Dans ce nouveau système tarifaire, la contestation des résultats arrêtés par l’autorité de tarification continue donc de présenter un enjeu d’une importance particulière pour les organismes gestionnaires, puisque des dépenses rejetées à l’examen de l’ERRD seront défalquées du montant de la notification budgétaire ultérieure… accroissant d’autant les difficultés de l’établissement ou du service.

[1] Lire Direction[s] n° 149, p. 32 (EPRD) et n° 159, p. 40 (CPOM)

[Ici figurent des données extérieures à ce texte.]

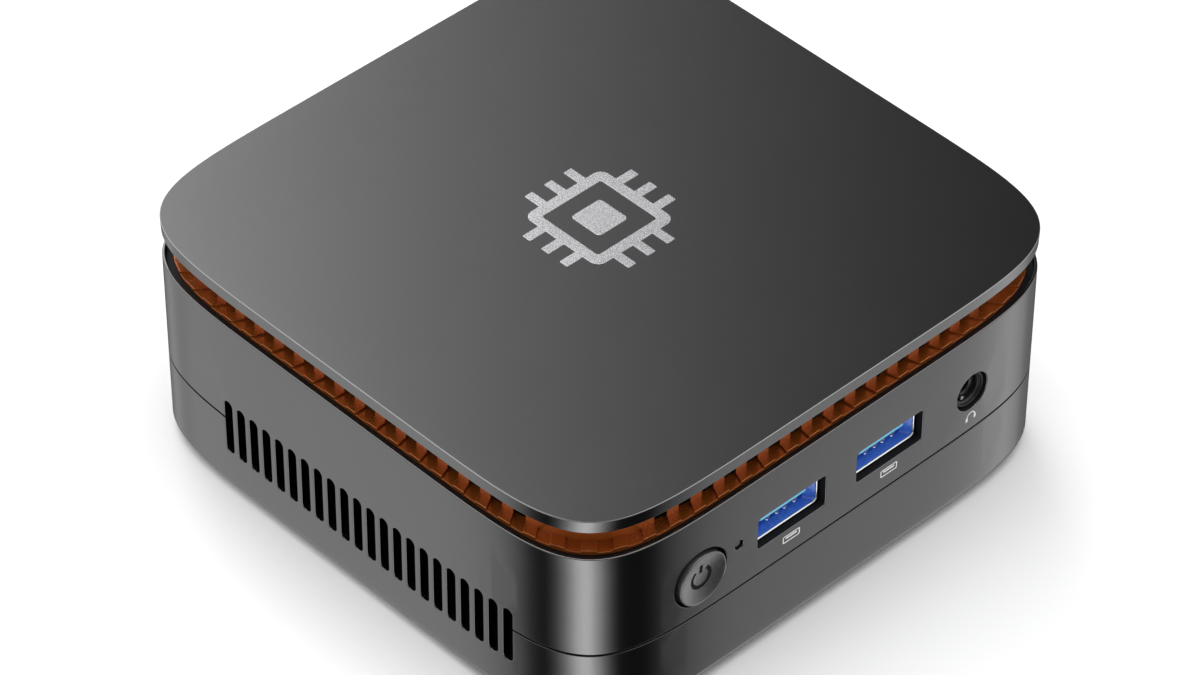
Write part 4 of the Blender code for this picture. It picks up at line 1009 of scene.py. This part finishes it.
def power_sign(x, z):
    """How deep the power sign is cut, 0 to 1: an arc open at the top, and a bar in its opening."""
    radius, angle = np.hypot(x, z), np.abs(np.arctan2(x, z))
    soft = 0.06 * MM

    def within(distance, width):
        return np.clip(0.5 + (width / 2 - np.abs(distance)) / soft, 0, 1)

    arc = within(radius - 2.2 * MM, 0.75 * MM)
    arc = arc * np.clip((angle - math.radians(38)) * 2 * MM / soft, 0, 1)
    bar = within(x, 0.75 * MM) * within(z - 2 * MM, 2.1 * MM)
    return np.maximum(arc, bar)


class OBJECT_OT_mini_power_button(bpy.types.Operator):
    """Dished button with the power sign cut in, its skirt and flange"""

    bl_idname = "object.mini_power_button"
    bl_label = "Power button"

    def execute(self, context):
        place = middle("power_button")
        front, radius, dish = BUTTON_BOX[0].y, 5.9 * MM, 0.8 * MM
        flat_radius = radius - 0.5 * MM
        r = np.linspace(0, flat_radius, 90)[:, None]
        turn = 2 * np.pi * np.arange(192) / 192
        x, z = r * np.cos(turn), r * np.sin(turn)
        y = dish * (1 - (r / flat_radius) ** 2) + 0.05 * MM + 0 * turn
        mark = power_sign(x, z)
        face = np.stack([x + place.x, front + y + 0.18 * MM * mark, z + place.z], -1)
        inner = lattice(face, around=True)
        side = rounded([
            (flat_radius, 0.05 * MM, 0), (flat_radius + 0.06 * MM, 0, 0.04 * MM),
            (radius - 0.16 * MM, 0, 0.16 * MM), (radius - 0.16 * MM, 2.4 * MM, 0.1 * MM),
            (radius, 2.6 * MM, 0.05 * MM), (radius, 2.9 * MM, 0.1 * MM),
            (radius + 1.1 * MM, 2.9 * MM, 0.1 * MM),
            (radius + 1.1 * MM, 3.6 * MM, 0.1 * MM), (2 * MM, 3.6 * MM, 0.1 * MM),
            (2 * MM, 5.2 * MM, 0.1 * MM), (0, 5.2 * MM, 0)], steps=5)
        skirt = turned(side, (place.x, front, place.z), "Y", 192)
        make_piece("power_button_surface", [inner, skirt], [button_material(place)],
                   "power_button", crease=50)
        return {"FINISHED"}


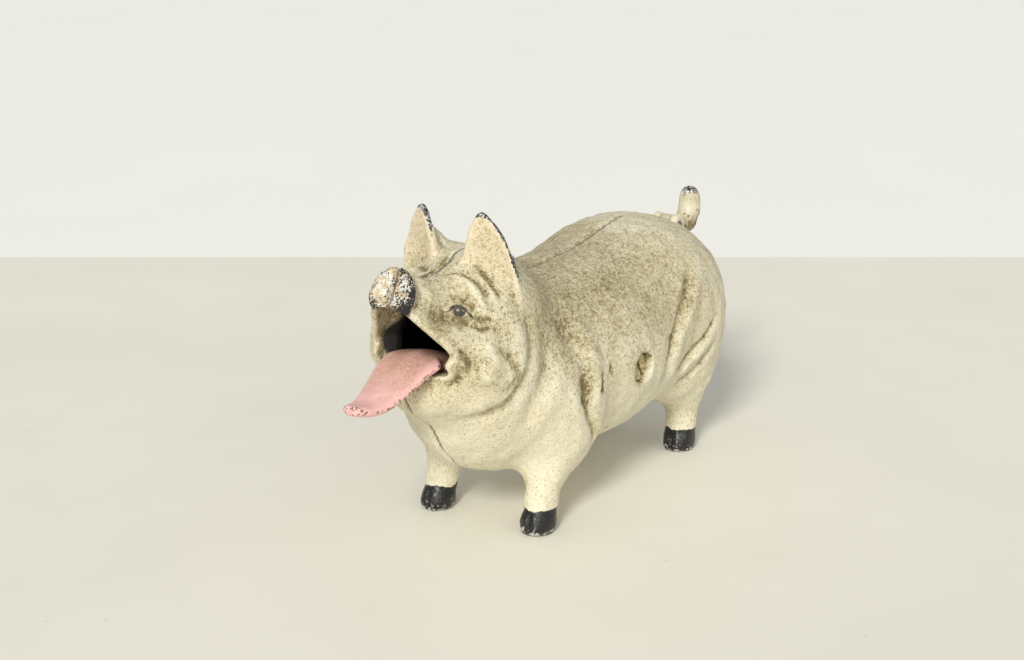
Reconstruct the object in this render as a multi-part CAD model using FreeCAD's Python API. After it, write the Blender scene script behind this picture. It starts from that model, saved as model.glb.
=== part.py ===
import FreeCAD, Part
import math
import os

# Pig-shaped cast iron money bank. A coin lies on the tongue; pressing the tail tips the tongue
# up through a connecting rod and the coin slides down the throat into the hollow body.
# Millimetres, +Z up. The pig faces -Y and its left side is +X. The two half castings meet at X = 0.
# Everything is drawn with Y = 0 midway between front and hind hooves, and moved by Y_SHIFT on
# export, so that the origin is on the ground under the middle of the whole bank.

Vector = FreeCAD.Vector
X_AXIS = Vector(1, 0, 0)
Y_AXIS = Vector(0, 1, 0)
Z_AXIS = Vector(0, 0, 1)

# ---- driving dimensions ----
REAR_END_Y = 95.0            # back of the tail
TONGUE_TIP_Y = -125.0        # front of the tongue
Y_SHIFT = -(REAR_END_Y + TONGUE_TIP_Y) / 2
WALL = 4.0                   # thickness of the castings
OUTSIDE = 60.0               # half width of cutters that go right through a casting
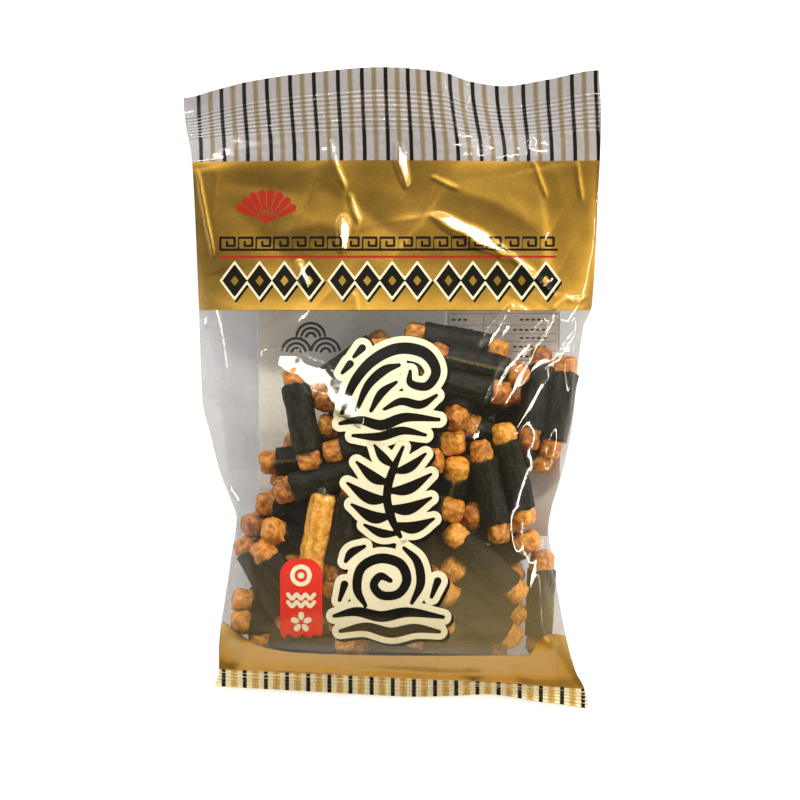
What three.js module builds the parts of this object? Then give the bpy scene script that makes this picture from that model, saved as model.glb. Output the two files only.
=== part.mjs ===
// A sealed pillow pack of rice crackers, lying on its back with the printed front up.
// It is one tube of clear film, sealed flat across both ends. The crackers have slid to the lower
// two thirds, so that end is a plump cushion with a pinched waist, and the empty header is a thin
// ribbon that waves up and down above the table.
// Millimetres, +Z up, +Y towards the header. The origin is on the table, at the middle of the pack.
import * as THREE from "three";

const { clamp, degToRad, lerp, smoothstep } = THREE.MathUtils;

// Driving dimensions. A height up the pack runs from the bottom seal's cut edge to the header's.
const LENGTH = 233;
const SEAL_THICKNESS = 0.8; // the film's layers pressed together
const BOTTOM_EDGE = { left: 6.4, right: -1.4 }; // how far its corners lie above the square line
const BOTTOM_SKEW = 40; // the height up the pack that the edge's slant dies away in
const HEADER_START = 194; // the height up the pack where the header's wave begins
const HEADER_DROOP = 18.5; // how far the header's left corner hangs below its crest
const HEADER_SETBACK = 10.5; // and how far that hanging draws its cut edge back

// The cross section, an arc that turns further the higher its crown.
const FLAT_TURN = degToRad(11);
const FULL_TURN = degToRad(80);
const PLUMP_CROWN = 16; // the crown height at which it has its full turn
const ROUNDING = 0.72; // below 1 the section is boxier than an arc
const FILM_APART = { from: 1, to: 12 }; // past this gap the front film creases without the back
const HEAP_UNDER = { from: 8, to: 17 }; // above this height crackers press against the film

// Outlines and levels, each a list of [height up the pack, value].
const LEFT_FOLD = [
  [0, -65.1], [5, -63.4], [16, -63.3], [53, -58.9], [68.5, -56.7], [75.5, -58.8],
  [83, -61.9], [97.5, -65.9], [112, -69.2], [145, -70.5], [200, -73], [222, -75.7], [233, -76.4],
];
const RIGHT_FOLD = [
  [0, 72.1], [8, 70.2], [13, 67.4], [24, 64], [38, 61.1], [53, 58.8], [64.5, 57.1], [72, 58.2],
  [83, 61.5], [101, 65.6], [138, 69.8], [146, 73], [168, 74.4], [185, 75.1], [200, 75.9],
  [216, 76.4], [233, 75.6],
];
const FOLD_LEVEL = [
  [0, 2.6], [10, 5.5], [25, 12.5], [50, 15.5], [110, 15.5], [145, 14], [200, 17], [233, 20.5],
];
const CROWN = [
  [0, 0], [9.5, 0], [13, 2.5], [22, 10.5], [34, 16], [52, 19], [85, 20.5], [112, 18.5],
  [135, 13.5], [150, 9.5], [175, 5], [200, 1.8], [213, 0.1], [233, 0],
];
const BELLY = [
  [0, 0], [9.5, 0], [13, 2], [22, 9], [34, 15], [50, 18.5], [118, 18.5], [140, 14.5],
  [160, 8.5], [185, 3.4], [213, 0.1], [233, 0],
];

// How far the header hangs, from 0 at its crest to 1, as [share of the width from the left, hang].
const HEADER_WAVE = [
  [0, 1], [0.08, 0.74], [0.16, 0.47], [0.3, 0.19], [0.48, 0], [0.62, 0.15], [0.69, 0.47],
  [0.77, 0.62], [0.87, 0.42], [1, 0.1],
];

// How far the bottom's cut edge stands in from its slant, as [share of the width, setback].
const CUT_EDGE = [
  [0, 0.4], [0.5, 0.5], [0.58, 1.1], [0.66, 2.1], [0.74, 3.1], [0.8, 2.5], [0.86, 1.5], [0.93, 0.9], [1, 0],
];
const CUT_REACH = 10; // the height up the pack that the setback dies away in

// Creases in the film: both ends, how proud the crest stands and how far its slopes reach.
const CREASE_ROUNDING = 1.2; // radius that the film keeps along a crest
const CREASE_FADE = 0.6; // below 1 a crease keeps its height nearly to its ends
const CREASES = [
  { from: [-23, 204], to: [-15, 172], proud: 1.1, reach: 6 },
  { from: [3, 206], to: [7, 178], proud: -1.2, reach: 6 },
  { from: [13, 180], to: [58, 154], proud: 1.9, reach: 9 },
  { from: [-70, 196], to: [-62, 158], proud: 1.2, reach: 7 },
  { from: [54, 200], to: [60, 150], proud: -1, reach: 7 },
  { from: [-62, 186], to: [-24, 150], proud: -1.1, reach: 10 },
  { from: [60, 142], to: [28, 96], proud: 1.8, reach: 6 },
  { from: [48, 146], to: [33, 120], proud: 1.3, reach: 5 },
  { from: [64, 128], to: [40, 94], proud: 1.5, reach: 6 },
  { from: [-46, 132], to: [-16, 106], proud: 1.6, reach: 9 },
  { from: [-63, 80], to: [-44, 70], proud: 1.3, reach: 6 },
  { from: [-57, 60], to: [-36, 26], proud: 1.2, reach: 7 },
  { from: [55, 74], to: [55, 16], proud: 1.7, reach: 5 },
  { from: [70, 4], to: [54, 30], proud: 1.6, reach: 6 },
  { from: [-62, 8], to: [-46, 26], proud: 1.5, reach: 6 },
  { from: [-20, 10], to: [-24, 24], proud: -1.1, reach: 6 },
  { from: [28, 8], to: [22, 22], proud: -1.1, reach: 6 },
];

// The crackers that press against the film, laid in a jittered grid.
const CRACKER_LENGTH = 38;
const CRACKER_RADIUS = 5.2;
const HEAP = { left: -52, right: 54, bottom: 24, top: 132, columns: 4, rows: 7 };
const HEAP_JITTER = 0.6; // how far a cracker strays within its cell of the grid
const HEAP_SEED = 7;
const LUMP_HEIGHT = 2.4; // how far a cracker lifts the film above the hollows beside it
const LUMP_REACH = 1.3; // how wide the lift is, in cracker radii

// How fine the faces are.
const COLUMNS = 40;
const ROWS = 60;

// The value at a place between stations: a cubic curve that never overshoots them.
function along(stations, place) {
  const last = stations.length - 1;
  const slope = (i) =>
    (stations[i + 1][1] - stations[i][1]) / (stations[i + 1][0] - stations[i][0]);
  const tangent = (i) => {
    if (i === 0 || i === last) return 0;
    const [before, after] = [slope(i - 1), slope(i)];
    return before * after <= 0 ? 0 : (2 * before * after) / (before + after);
  };
  let i = 0;
  while (i < last - 1 && place > stations[i + 1][0]) i += 1;
  const [start, end] = [stations[i], stations[i + 1]];
  const span = end[0] - start[0];
  const t = clamp((place - start[0]) / span, 0, 1);
  return (
    start[1] * (2 * t ** 3 - 3 * t ** 2 + 1) +
    end[1] * (3 * t ** 2 - 2 * t ** 3) +
    span * tangent(i) * (t ** 3 - 2 * t ** 2 + t) +
    span * tangent(i + 1) * (t ** 3 - t ** 2)
  );
}

// A repeatable random number from 0 to 1.
function randomFrom(seed) {
  let state = seed;
  return () => {
    state = (state * 16807) % 2147483647;
    return state / 2147483647;
  };
}

// How far a point lies from a line between two ends, and its place along it from 0 to 1.
function offLine([x, y], [x0, y0], [x1, y1]) {
  const [dx, dy] = [x1 - x0, y1 - y0];
  const t = clamp(((x - x0) * dx + (y - y0) * dy) / (dx * dx + dy * dy), 0, 1);
  return [Math.hypot(x - x0 - t * dx, y - y0 - t * dy), t];
}

// A crease: a rounded crest with slopes that die away to each side and towards both ends.
function creaseLift(point, { from, to, proud, reach }) {
  const [distance, t] = offLine(point, from, to);
  const side = Math.hypot(distance, CREASE_ROUNDING) - CREASE_ROUNDING;
  return proud * Math.exp(-side / reach) * Math.sin(Math.PI * t) ** CREASE_FADE;
}

// The middle lines of the crackers under the film, each from the centre of one round end to the other.
function layCrackers() {
  const random = randomFrom(HEAP_SEED);
  const strayed = (cell) => cell + 0.5 + HEAP_JITTER * (random() - 0.5);
  const half = CRACKER_LENGTH / 2 - CRACKER_RADIUS;
  return Array.from({ length: HEAP.rows * HEAP.columns }, (_, i) => {
    const x = lerp(HEAP.left, HEAP.right, strayed(i % HEAP.columns) / HEAP.columns);
    const y = lerp(HEAP.bottom, HEAP.top, strayed(Math.floor(i / HEAP.columns)) / HEAP.rows);
    const heading = Math.PI * random();
    const [dx, dy] = [half * Math.cos(heading), half * Math.sin(heading)];
    return [[x - dx, y - dy], [x + dx, y + dy]];
  });
}

const crackers = layCrackers();

// How far the nearest cracker lifts the film at a point.
function crackerLift(point) {
  const nearest = Math.min(...crackers.map(([from, to]) => offLine(point, from, to)[0]));
  return LUMP_HEIGHT * Math.exp(-((nearest / (LUMP_REACH * CRACKER_RADIUS)) ** 2));
}

// The front and back film at a share of the width and a height up the pack.
function filmAt(across, up) {
  const crown = along(CROWN, up);
  const belly = along(BELLY, up);
  const turn = lerp(FLAT_TURN, FULL_TURN, smoothstep(crown, 0, PLUMP_CROWN));
  const angle = turn * (2 * across - 1);
  const arc = Math.max((Math.cos(angle) - Math.cos(turn)) / (1 - Math.cos(turn)), 0);
  const bulge = arc ** ROUNDING;

  const hang = along(HEADER_WAVE, across) * smoothstep(up, HEADER_START, LENGTH);
  const skew =
    lerp(BOTTOM_EDGE.left, BOTTOM_EDGE.right, across) * smoothstep(-up, -BOTTOM_SKEW, 0) +
    along(CUT_EDGE, across) * smoothstep(-up, -CUT_REACH, 0);
  const share = 0.5 + (0.5 * Math.sin(angle)) / Math.sin(turn);
  const x = lerp(along(LEFT_FOLD, up), along(RIGHT_FOLD, up), share);
  const y = up + skew - HEADER_SETBACK * hang;

  const apart = smoothstep((crown + belly) * bulge, FILM_APART.from, FILM_APART.to);
  const heaped = smoothstep(crown * bulge, HEAP_UNDER.from, HEAP_UNDER.to);
  const creased = CREASES.reduce((sum, crease) => sum + creaseLift([x, y], crease), 0);
  const level = along(FOLD_LEVEL, up) - HEADER_DROOP * hang + creased * (1 - apart);
  const front = level + SEAL_THICKNESS / 2 + crown * bulge + creased * apart;
  const back = level - SEAL_THICKNESS / 2 - belly * bulge;
  return {
    front: [x, y, front + crackerLift([x, y]) * heaped],
    back: [x, y, Math.max(back, 0)],
  };
}

// The pack as one closed skin: rings of points round the tube, and a strip across each cut edge.
function packGeometry() {
  const points = [];
  const faces = [];
  const ring = 2 * (COLUMNS + 1);
  for (let row = 0; row <= ROWS; row += 1) {
    const up = (LENGTH * row) / ROWS;
    const skin = Array.from({ length: COLUMNS + 1 }, (_, i) => filmAt(i / COLUMNS, up));
    points.push(...skin.map((p) => p.front), ...skin.reverse().map((p) => p.back));
  }
  for (let row = 0; row < ROWS; row += 1) {
    for (let i = 0; i < ring; i += 1) {
      const [a, b] = [row * ring + i, row * ring + ((i + 1) % ring)];
      faces.push(a, b, b + ring, a, b + ring, a + ring);
    }
  }
  const top = ROWS * ring;
  for (let i = 0; i < COLUMNS; i += 1) {
    const [front, back] = [i, ring - 1 - i];
    faces.push(front, back, back - 1, front, back - 1, front + 1);
    faces.push(top + front, top + back - 1, top + back, top + front, top + front + 1, top + back - 1);
  }
  const geometry = new THREE.BufferGeometry();
  geometry.setAttribute("position", new THREE.Float32BufferAttribute(points.flat(), 3));
  geometry.setIndex(faces);
  geometry.computeBoundingBox();
  const middle = geometry.boundingBox.getCenter(new THREE.Vector3());
  geometry.translate(-middle.x, -middle.y, 0);
  geometry.computeVertexNormals();
  return geometry;
}

const film = new THREE.MeshStandardMaterial({ color: 0xc9c6c0, roughness: 0.12, metalness: 0 });
const pack = new THREE.Mesh(packGeometry(), film);
pack.name = "pack";

const part = new THREE.Group();
part.add(pack);

export default part;
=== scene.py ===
"""A sealed pillow pack of seaweed-wrapped rice crackers, lying on its back with the front up.

Clear film is printed on its inside with a gold band, pinstripes and brushwork, and a heap of
soy-glazed cracker sticks shows through its window. Sizes are in millimetres where no comment
says otherwise.
"""

import math

import bpy
import numpy as np
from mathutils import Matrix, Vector


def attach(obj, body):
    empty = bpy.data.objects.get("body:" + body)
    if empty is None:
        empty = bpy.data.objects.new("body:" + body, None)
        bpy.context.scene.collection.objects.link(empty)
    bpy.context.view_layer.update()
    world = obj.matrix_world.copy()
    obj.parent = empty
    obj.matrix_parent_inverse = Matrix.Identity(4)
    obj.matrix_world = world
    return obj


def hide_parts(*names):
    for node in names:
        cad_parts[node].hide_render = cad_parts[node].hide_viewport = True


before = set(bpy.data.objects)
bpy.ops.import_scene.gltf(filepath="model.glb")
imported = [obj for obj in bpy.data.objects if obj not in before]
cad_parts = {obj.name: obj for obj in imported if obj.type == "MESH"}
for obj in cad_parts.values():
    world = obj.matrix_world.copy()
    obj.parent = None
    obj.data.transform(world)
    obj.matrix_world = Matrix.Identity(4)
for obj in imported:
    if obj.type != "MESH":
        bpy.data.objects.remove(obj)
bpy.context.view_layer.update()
MM = 0.001


# ---------------------------------------------------------------- the pack's form
# A place in the sheet is a share of the width, from the left fold to the right, and a height up
# the pack, from the bottom seal's cut edge to the header's.
LENGTH = 233
BOTTOM_EDGE = (6.4, -1.4)  # how far its left and right corners lie above the square line
BOTTOM_SKEW = 40  # height over which that skew dies away
HEADER_START = 194  # height from which the header droops
HEADER_DROOP = 18.5  # how far its lowest corner hangs
HEADER_SETBACK = 10.5  # how far the droop draws that corner in
MIDDLE_UP = (LENGTH + BOTTOM_EDGE[1]) / 2  # the height up the pack of the frame's origin

# A cross-section is an arc: half its turn where the pack is flat and where it is full, the crown
# from which it counts as full, and a power under 1 that squares its shoulders.
FLAT_TURN = math.radians(11)
FULL_TURN = math.radians(80)
PLUMP_CROWN = 16
ROUNDING = 0.72
FILM_APART = (1, 12)  # thickness over which the two films part, so that each creases on its own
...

[2] Code de l’action sociale et des familles (CASF), article R314-40

[3] CASF, article R314-51

[4] CASF, article R314-236

[5] Lire Direction[s] n° 172, p. 34

Laurent Cocquebert, avocat à la Cour

Quand contester un ERRD ?

Selon l’article R314-236 du Code de l’action sociale et des familles (CASF), l’autorité de tarification tient compte des rejets de dépenses auxquels elle a procédé à l’examen de l’état réalisé des recettes et des dépenses (ERRD) « dans la fixation du tarif de l’exercice sur lequel il est constaté ou de l’exercice qui suit ». Il en résulte que cet examen, et la production du rapport par lequel l’autorité de tarification indique à l’organisme gestionnaire quelles dépenses elle envisage de rejeter, ne constituent qu’un acte préparatoire insusceptible de recours. En effet, le résultat administratif d’un exercice et son affectation ne sont juridiquement décidés qu’au moment de la fixation du budget auquel ce résultat est affecté. À titre d’exemple, c’est donc au moment de la notification des recettes de l’exercice 2018 ou de celui 2019 que pourraient être, le cas échéant, contestés les résultats arrêtés par l’autorité de tarification et leur affectation. Cette solution, établie s’agissant des comptes administratifs « traditionnels » [1], vaut à l’évidence pour les ERRD, puisque dans les deux cas la réformation du résultat, ainsi que son affectation, ne sont qu’un acte préparatoire permettant de fixer le tarif d’un exercice ultérieur.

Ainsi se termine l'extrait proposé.